Sen. Ted Cruz has privately warned donors on at least two occasions that President Trump's trade agenda could wreck the economy and sink Republicans, even as he publicly casts himself as one of the president's staunchest Senate allies, according to recordings given to Axios by a GOP source. The Texas Republican, seen as a likely 2028 presidential contender, derided Trump's new tariffs and took direct aim at Vice President JD Vance at two donor meetings last year, one early in the year and one in the middle. Cruz portrayed himself as a traditional free-trade hawk and painted Vance as an extension of conservative commentator Tucker Carlson's more isolationist worldview. "Tucker created JD. JD is Tucker's protégé, and they are one and the same," Cruz said in one recording.
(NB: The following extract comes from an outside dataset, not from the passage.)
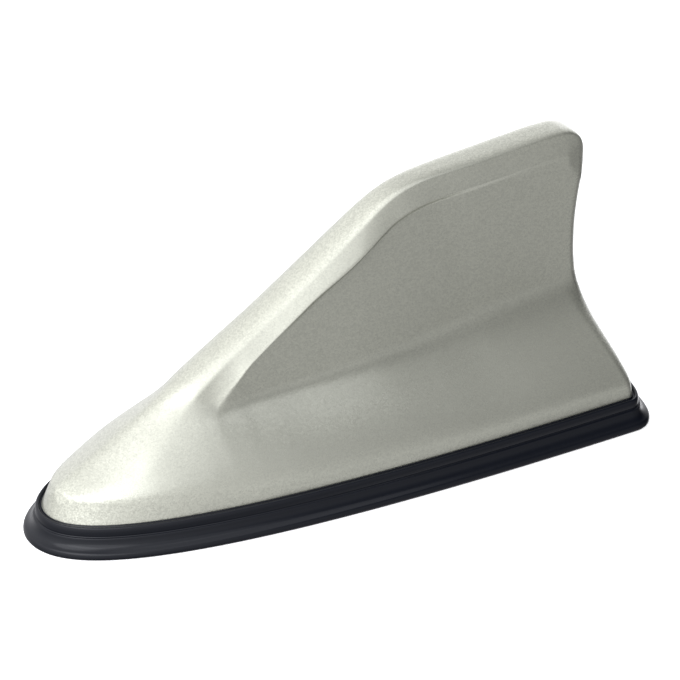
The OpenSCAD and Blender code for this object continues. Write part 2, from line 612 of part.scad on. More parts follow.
// round wire wound on the former, with a straight leg at each end
wind_n = 14;
wind_r = (former_d / 2 - 1.1 + wire_d / 2) / cos(180 / wind_n);
wind_lo = 2;
wind_hi = former_h - 2;
wire_path = concat([[wind_r, 0, 0]], [for (i = [0:coil_turns * wind_n])
  let (a = 360 * i / wind_n) [wind_r * cos(a), wind_r * sin(a),
    wind_lo + (wind_hi - wind_lo) * i / (coil_turns * wind_n)]], [[wind_r, 0, former_h]]);
module loading_coil() {
  n = len(wire_path);
  m = 6;
  rad = wire_d / 2 - 0.01;
  pts = [for (i = [0:n - 1]) let (q = wire_path[i],
      t = i == 0 || i == n - 1 ? [0, 0, 1]
        : (wire_path[i + 1] - wire_path[i - 1]) / norm(wire_path[i + 1] - wire_path[i - 1]),
      out = [q[0], q[1], 0] / norm([q[0], q[1], 0]), u = out - (out * t) * t,
      v = u / norm(u), w = cross(t, v))
    for (k = [0:m - 1]) q + rad * (cos(60 * k) * v + sin(60 * k) * w)];
  color([0.72, 0.42, 0.18])
  translate([coil_x, coil_y, board_top]) polyhedron(points = pts, faces = concat(
    [for (i = [0:n - 2]) for (k = [0:m - 1]) let (a = i * m + k, b = i * m + (k + 1) % m)
      for (t = [[a, a + m, b], [b, a + m, b + m]]) t],
    [[for (k = [0:m - 1]) k]], [[for (k = [m - 1:-1:0]) (n - 1) * m + k]]));
}

module coil_lug() {
  color([0.8, 0.66, 0.36])
  translate([coil_x - 1.5, mast_t / 2 + 0.2, board_top + former_h])
    cube([former_d / 2 + 1.5, coil_y + 1.4, 0.5]);
}

foam_x = mast_x1 - 23;
foam_len = 14;
module foam_block() {
  color([0.2, 0.2, 0.21])
  difference() {
    intersection() {
      shell_of(inner);
      translate([foam_x, -body_w / 2, mast_z(foam_x) - 3]) cube([foam_len, body_w, body_h]);
    }
    slice(mast_side, -mast_t / 2, mast_t);
    slice(cap_side, -mast_t / 2 - strip_t, mast_t + 2 * strip_t);
  }
}

cover();
gasket();
base_plate();
adhesive_pad();
cover_screws();
ground_plate();
circuit_board();
board_screws();
shield_can();
amplifier_chip();
chip_capacitors();
chip_inductors();
lead_socket();
socket_insulator();
socket_pin();
cable_grommet();
mast_holder();
mast_board();
cap_strip();
mast_track();
coil_former();
loading_coil();
coil_lug();
foam_block();
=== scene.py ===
"""Looks of the shark fin aerial: a fine skin for the painted cover, a fine rubber gasket, and
procedural materials for every solid. Sizes are in millimetres in the shape functions and in
metres in Blender. Nose to minus X, tail to plus X, roof at z = 0, symmetric about y = 0.

The shape functions work on a nominal fin, which placed() stretches to the real length, width
and height. In them x runs along the fin, z upwards, and y is the half thickness."""
import json
import math

import bpy
import numpy as np
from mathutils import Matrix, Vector


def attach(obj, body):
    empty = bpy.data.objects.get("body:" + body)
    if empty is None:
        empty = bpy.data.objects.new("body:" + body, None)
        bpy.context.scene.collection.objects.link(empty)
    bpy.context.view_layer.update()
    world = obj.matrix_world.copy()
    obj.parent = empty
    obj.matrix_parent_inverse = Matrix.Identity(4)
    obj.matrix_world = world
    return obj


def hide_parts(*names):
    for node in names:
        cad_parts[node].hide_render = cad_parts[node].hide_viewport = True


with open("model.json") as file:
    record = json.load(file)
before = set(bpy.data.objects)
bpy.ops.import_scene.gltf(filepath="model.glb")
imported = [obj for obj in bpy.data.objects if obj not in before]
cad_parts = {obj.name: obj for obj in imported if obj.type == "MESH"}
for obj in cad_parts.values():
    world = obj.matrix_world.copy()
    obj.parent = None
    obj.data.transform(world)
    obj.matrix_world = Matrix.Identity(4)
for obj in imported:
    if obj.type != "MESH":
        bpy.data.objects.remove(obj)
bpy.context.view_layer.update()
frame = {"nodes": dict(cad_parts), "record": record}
MM = 0.001

# sizes in millimetres, as in the part's source
BODY_LEN, BODY_W, BODY_H = 167.2, 76.0, 71.0
LIP_OUT = 4.7          # lip outside the cover edge
BEAD_OUT = 1.7         # bead outside the cover edge
FOOT_IN = 2.6          # rubber foot inside the cover edge
COVER_Z = 7.2          # bottom edge of the cover
COVER_WALL = 2.2
# the nominal fin: ends, half width, bottom edge, top, and the top of the trailing edge
NOM_NOSE, NOM_TAIL, NOM_HALF = -78.9, 78.9, 33.49
NOM_FOOT, NOM_TOP = 7.2, 71.0
TIP_X, TIP_Z = 77.8, 63.8
# from the nominal fin to the real one
KX = (BODY_LEN / 2 - LIP_OUT) / NOM_TAIL
KY = (BODY_W / 2 - LIP_OUT) / NOM_HALF
KZ = (BODY_H - COVER_Z) / (NOM_TOP - NOM_FOOT)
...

Cruz also recounted a late-night call with Trump after his tariffs were rolled out in April 2025, saying he and a few GOP senators urged the president to reverse course. He said the conversation "did not go well," describing Trump as angry and profane. Cruz told donors he warned Trump that if tariffs drove down 401(k)s and pushed up prices, Republicans would face an electoral "bloodbath" in 2026 and Trump would be "impeached every single week" if Democrats took control of the House and Senate. Trump's reply, according to Cruz: "F--- you, Ted." Cruz also mocked Trump's branding of the tariffs rollout as "Liberation Day," joking that he told his staffers anyone who used the phrase would be fired.
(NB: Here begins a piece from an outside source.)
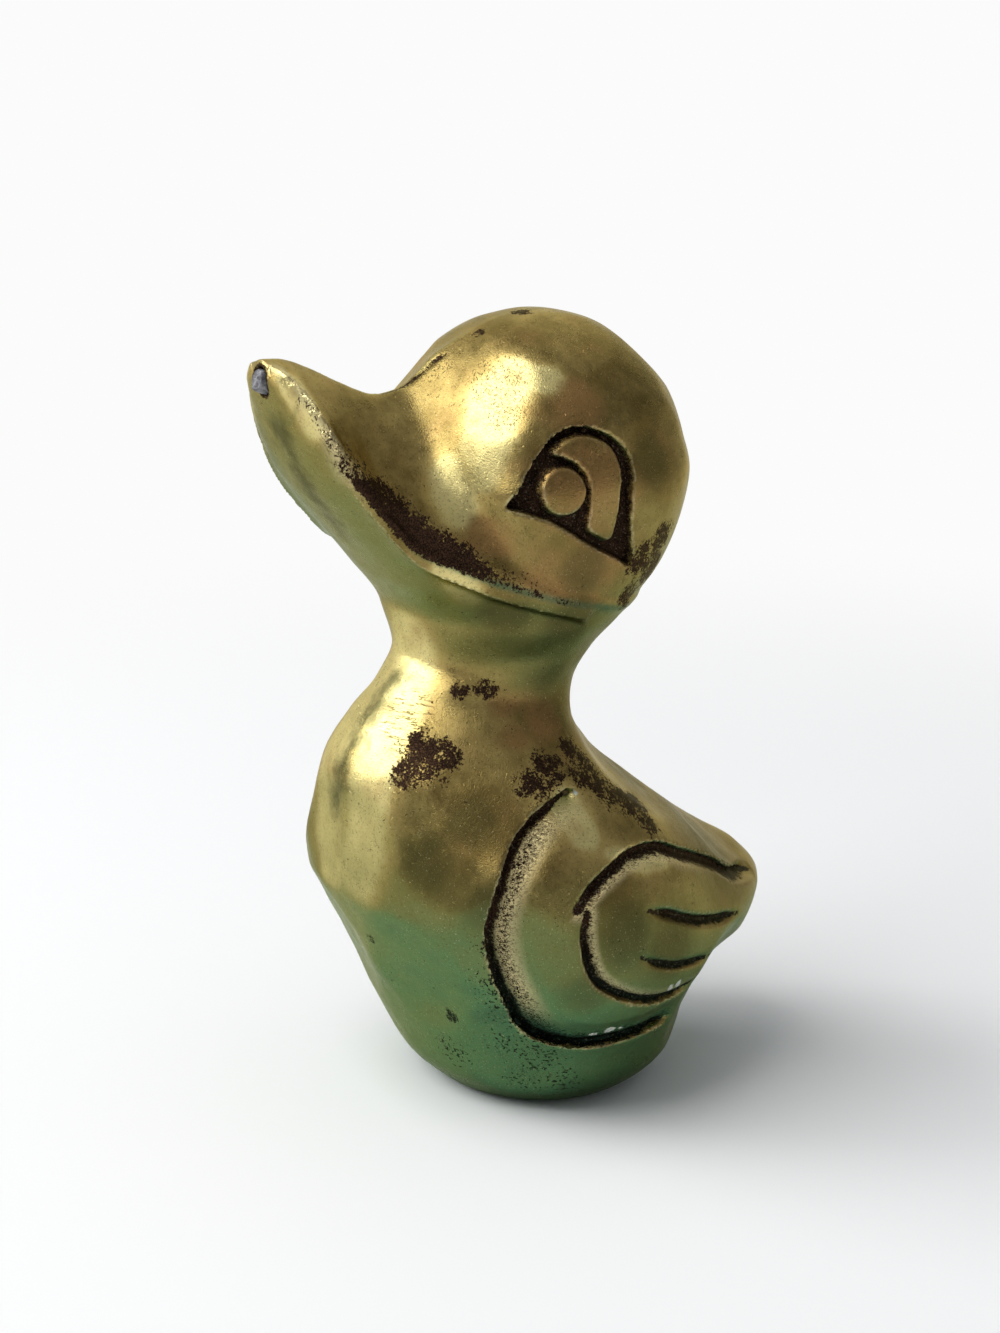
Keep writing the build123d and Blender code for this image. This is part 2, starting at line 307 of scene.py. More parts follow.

The senator further claimed Vance and Carlson helped push out former national security adviser Mike Waltz over his support for airstrikes on Iran, and that they were behind the appointment of Daniel Davis, whom Cruz described as fiercely anti-Israel, to a senior intelligence role. Vance has publicly backed the Iran strikes, while Carlson told Axios he had nothing to do with Waltz's removal or Davis' hiring. In a statement, a Cruz spokesperson called the lawmaker "the president's greatest ally in the Senate," said he "battles every day" to advance Trump's agenda, and dismissed coverage of the rift as an attempt to "sow division." The Texas Monthly frames the recordings as "a glimpse of things to come in 2028," predicting the GOP primary fighting between presidential hopefuls likely including Cruz, Vance, and possibly Carlson could get very "acrimonious."
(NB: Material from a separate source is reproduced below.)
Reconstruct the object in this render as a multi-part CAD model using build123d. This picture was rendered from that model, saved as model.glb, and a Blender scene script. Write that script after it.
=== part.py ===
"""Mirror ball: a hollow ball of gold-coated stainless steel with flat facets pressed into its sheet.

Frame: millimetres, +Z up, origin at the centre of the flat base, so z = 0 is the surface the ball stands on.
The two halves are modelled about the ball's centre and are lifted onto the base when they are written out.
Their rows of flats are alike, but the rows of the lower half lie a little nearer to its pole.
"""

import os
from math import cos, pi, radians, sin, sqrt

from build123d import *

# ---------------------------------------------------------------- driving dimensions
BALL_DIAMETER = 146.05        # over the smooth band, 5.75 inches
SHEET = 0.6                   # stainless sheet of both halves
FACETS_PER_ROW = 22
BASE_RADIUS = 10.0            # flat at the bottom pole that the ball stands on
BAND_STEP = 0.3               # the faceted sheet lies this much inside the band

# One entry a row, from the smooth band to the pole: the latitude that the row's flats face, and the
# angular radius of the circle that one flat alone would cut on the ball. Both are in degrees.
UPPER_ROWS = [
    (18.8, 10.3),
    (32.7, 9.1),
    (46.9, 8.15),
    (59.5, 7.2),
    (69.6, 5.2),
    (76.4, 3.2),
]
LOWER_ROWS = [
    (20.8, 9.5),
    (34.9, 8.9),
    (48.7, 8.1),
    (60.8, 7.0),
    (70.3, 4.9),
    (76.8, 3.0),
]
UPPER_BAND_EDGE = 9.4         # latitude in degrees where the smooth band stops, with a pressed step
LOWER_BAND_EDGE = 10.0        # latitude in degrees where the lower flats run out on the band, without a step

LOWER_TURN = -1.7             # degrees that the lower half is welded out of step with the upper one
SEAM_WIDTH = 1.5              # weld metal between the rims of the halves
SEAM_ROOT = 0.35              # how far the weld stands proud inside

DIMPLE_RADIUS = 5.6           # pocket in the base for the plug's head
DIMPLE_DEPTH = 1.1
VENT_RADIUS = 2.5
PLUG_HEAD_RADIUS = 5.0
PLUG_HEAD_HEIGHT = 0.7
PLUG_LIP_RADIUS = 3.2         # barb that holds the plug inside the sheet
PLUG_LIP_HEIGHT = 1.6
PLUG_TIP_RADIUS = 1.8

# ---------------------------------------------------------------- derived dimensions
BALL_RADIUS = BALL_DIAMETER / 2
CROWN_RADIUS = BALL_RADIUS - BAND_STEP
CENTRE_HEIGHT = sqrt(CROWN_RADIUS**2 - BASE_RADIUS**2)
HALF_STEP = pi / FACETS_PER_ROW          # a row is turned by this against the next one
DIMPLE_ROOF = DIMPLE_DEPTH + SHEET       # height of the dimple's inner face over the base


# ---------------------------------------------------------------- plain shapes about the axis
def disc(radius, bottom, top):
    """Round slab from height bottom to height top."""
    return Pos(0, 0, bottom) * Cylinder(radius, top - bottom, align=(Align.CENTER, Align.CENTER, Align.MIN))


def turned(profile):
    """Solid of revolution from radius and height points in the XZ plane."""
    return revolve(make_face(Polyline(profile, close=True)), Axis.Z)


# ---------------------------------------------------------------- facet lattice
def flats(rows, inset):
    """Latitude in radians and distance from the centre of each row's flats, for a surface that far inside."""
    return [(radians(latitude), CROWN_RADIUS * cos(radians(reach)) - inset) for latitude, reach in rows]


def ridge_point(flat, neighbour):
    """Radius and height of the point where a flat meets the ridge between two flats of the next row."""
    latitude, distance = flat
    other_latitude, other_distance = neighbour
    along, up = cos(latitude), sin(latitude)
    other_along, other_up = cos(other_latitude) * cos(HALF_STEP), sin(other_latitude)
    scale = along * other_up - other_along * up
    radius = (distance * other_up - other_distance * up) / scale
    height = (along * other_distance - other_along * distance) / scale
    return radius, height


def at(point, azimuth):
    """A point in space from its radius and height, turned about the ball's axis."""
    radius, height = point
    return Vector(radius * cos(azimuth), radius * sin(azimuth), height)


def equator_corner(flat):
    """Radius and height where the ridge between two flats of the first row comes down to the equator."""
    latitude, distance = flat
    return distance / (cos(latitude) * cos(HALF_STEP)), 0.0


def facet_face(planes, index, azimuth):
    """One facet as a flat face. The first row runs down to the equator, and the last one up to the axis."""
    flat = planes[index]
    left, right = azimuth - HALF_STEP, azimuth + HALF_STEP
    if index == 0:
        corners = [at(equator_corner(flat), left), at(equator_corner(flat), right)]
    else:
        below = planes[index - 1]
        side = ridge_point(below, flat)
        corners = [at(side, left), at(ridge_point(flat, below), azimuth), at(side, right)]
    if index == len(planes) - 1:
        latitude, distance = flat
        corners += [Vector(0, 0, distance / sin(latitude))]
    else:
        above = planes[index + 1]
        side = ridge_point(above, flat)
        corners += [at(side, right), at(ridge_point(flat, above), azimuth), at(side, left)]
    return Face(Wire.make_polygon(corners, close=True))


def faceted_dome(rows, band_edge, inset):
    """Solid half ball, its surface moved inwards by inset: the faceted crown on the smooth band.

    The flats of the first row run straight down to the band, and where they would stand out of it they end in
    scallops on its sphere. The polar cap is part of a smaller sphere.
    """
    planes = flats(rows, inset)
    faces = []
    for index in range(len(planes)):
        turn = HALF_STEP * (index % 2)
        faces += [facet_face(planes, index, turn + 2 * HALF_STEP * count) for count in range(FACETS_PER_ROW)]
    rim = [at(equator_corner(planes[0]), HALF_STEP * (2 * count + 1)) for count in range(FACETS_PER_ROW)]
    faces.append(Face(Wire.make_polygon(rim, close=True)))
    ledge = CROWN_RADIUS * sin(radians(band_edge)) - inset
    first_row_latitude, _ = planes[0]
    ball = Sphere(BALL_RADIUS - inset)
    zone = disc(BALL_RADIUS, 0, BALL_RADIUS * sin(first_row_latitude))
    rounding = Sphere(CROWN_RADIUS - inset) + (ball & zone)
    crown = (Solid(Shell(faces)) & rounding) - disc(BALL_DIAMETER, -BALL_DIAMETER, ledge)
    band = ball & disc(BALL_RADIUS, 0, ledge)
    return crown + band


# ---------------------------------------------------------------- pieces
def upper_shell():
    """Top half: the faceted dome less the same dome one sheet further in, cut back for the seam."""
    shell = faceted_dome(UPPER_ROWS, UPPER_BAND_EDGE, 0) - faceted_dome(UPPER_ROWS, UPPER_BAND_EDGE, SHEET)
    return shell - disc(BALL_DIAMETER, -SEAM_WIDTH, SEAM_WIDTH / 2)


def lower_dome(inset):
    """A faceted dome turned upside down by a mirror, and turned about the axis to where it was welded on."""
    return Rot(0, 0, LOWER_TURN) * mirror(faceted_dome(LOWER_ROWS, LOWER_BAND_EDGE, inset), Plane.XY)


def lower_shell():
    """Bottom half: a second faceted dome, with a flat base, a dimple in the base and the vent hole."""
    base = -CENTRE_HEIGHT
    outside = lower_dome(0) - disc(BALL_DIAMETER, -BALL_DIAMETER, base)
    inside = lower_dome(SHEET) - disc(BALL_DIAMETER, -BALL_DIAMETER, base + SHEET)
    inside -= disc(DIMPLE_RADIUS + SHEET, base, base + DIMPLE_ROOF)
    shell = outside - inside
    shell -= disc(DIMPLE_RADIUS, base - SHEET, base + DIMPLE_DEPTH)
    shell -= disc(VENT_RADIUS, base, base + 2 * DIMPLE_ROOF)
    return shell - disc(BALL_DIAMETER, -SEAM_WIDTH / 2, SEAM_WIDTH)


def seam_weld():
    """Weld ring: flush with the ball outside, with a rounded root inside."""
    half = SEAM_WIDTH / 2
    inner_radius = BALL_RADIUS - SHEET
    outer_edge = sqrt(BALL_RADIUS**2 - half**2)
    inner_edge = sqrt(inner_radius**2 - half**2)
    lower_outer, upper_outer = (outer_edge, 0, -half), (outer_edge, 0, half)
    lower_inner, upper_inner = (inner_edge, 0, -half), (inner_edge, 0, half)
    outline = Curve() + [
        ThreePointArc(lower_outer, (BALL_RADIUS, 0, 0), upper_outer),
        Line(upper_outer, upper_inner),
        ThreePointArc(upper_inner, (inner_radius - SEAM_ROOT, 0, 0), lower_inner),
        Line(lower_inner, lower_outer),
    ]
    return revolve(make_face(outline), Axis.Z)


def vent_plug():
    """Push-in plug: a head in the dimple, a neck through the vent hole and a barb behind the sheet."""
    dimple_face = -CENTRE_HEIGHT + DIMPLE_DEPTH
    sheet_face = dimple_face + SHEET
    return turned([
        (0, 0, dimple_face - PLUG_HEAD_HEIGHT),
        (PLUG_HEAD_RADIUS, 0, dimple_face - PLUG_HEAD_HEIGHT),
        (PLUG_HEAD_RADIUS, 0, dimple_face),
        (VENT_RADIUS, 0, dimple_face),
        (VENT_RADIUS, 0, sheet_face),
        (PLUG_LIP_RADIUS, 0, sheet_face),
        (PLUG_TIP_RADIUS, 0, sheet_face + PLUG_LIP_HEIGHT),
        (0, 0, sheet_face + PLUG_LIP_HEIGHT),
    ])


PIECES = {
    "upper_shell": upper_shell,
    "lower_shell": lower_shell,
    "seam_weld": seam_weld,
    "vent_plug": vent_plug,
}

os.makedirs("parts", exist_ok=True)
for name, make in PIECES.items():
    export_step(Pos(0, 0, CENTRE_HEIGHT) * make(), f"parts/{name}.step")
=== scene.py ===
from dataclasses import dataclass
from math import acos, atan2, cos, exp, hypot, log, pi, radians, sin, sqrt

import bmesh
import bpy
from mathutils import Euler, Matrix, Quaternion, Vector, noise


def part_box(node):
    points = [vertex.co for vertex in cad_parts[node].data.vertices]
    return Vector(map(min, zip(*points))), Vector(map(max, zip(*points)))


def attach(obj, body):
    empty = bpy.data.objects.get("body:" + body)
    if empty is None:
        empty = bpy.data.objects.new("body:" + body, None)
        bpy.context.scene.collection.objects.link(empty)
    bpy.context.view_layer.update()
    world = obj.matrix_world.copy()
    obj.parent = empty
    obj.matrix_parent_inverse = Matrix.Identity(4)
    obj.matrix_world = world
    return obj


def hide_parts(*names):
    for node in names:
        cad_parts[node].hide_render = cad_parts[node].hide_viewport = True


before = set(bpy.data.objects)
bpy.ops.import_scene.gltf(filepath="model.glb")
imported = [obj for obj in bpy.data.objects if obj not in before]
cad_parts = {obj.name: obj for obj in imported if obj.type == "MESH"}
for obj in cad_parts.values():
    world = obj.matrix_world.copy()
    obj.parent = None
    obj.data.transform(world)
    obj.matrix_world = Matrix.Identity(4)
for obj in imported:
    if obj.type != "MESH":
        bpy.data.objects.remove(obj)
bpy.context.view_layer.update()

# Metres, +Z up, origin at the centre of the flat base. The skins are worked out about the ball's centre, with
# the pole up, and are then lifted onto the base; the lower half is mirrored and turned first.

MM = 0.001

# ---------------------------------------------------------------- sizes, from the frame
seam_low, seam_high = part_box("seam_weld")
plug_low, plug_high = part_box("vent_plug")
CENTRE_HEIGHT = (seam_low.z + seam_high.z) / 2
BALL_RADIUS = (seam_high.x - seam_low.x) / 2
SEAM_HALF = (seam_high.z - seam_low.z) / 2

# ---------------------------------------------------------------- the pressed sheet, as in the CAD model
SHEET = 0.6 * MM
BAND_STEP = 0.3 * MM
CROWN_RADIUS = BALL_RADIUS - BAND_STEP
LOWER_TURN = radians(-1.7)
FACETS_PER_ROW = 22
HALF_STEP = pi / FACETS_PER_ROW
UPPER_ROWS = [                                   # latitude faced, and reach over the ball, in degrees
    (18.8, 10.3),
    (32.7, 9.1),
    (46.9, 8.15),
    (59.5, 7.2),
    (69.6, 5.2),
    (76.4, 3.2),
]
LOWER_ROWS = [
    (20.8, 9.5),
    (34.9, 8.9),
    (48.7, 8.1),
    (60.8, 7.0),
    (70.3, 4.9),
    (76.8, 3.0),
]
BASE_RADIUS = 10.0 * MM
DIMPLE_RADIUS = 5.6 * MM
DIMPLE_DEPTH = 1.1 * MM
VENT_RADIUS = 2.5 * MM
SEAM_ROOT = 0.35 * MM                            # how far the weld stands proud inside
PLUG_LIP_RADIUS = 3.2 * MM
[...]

The report comes as Cruz, on his podcast Monday, split with the Trump administration over the response to the fatal shooting of Alex Pretti by a Border Patrol agent in Minneapolis, CBS News reports. "Escalating the rhetoric doesn't help, and it actually loses credibility," Cruz said. "And so I would encourage the administration to be more measured, to recognize the tragedy and to say, we don't want anyone, anyone's lives, to be lost, and the politicians who are pouring gasoline on this fire, they need to stop." He was one of a number of Republicans criticizing the administration's response to the shooting.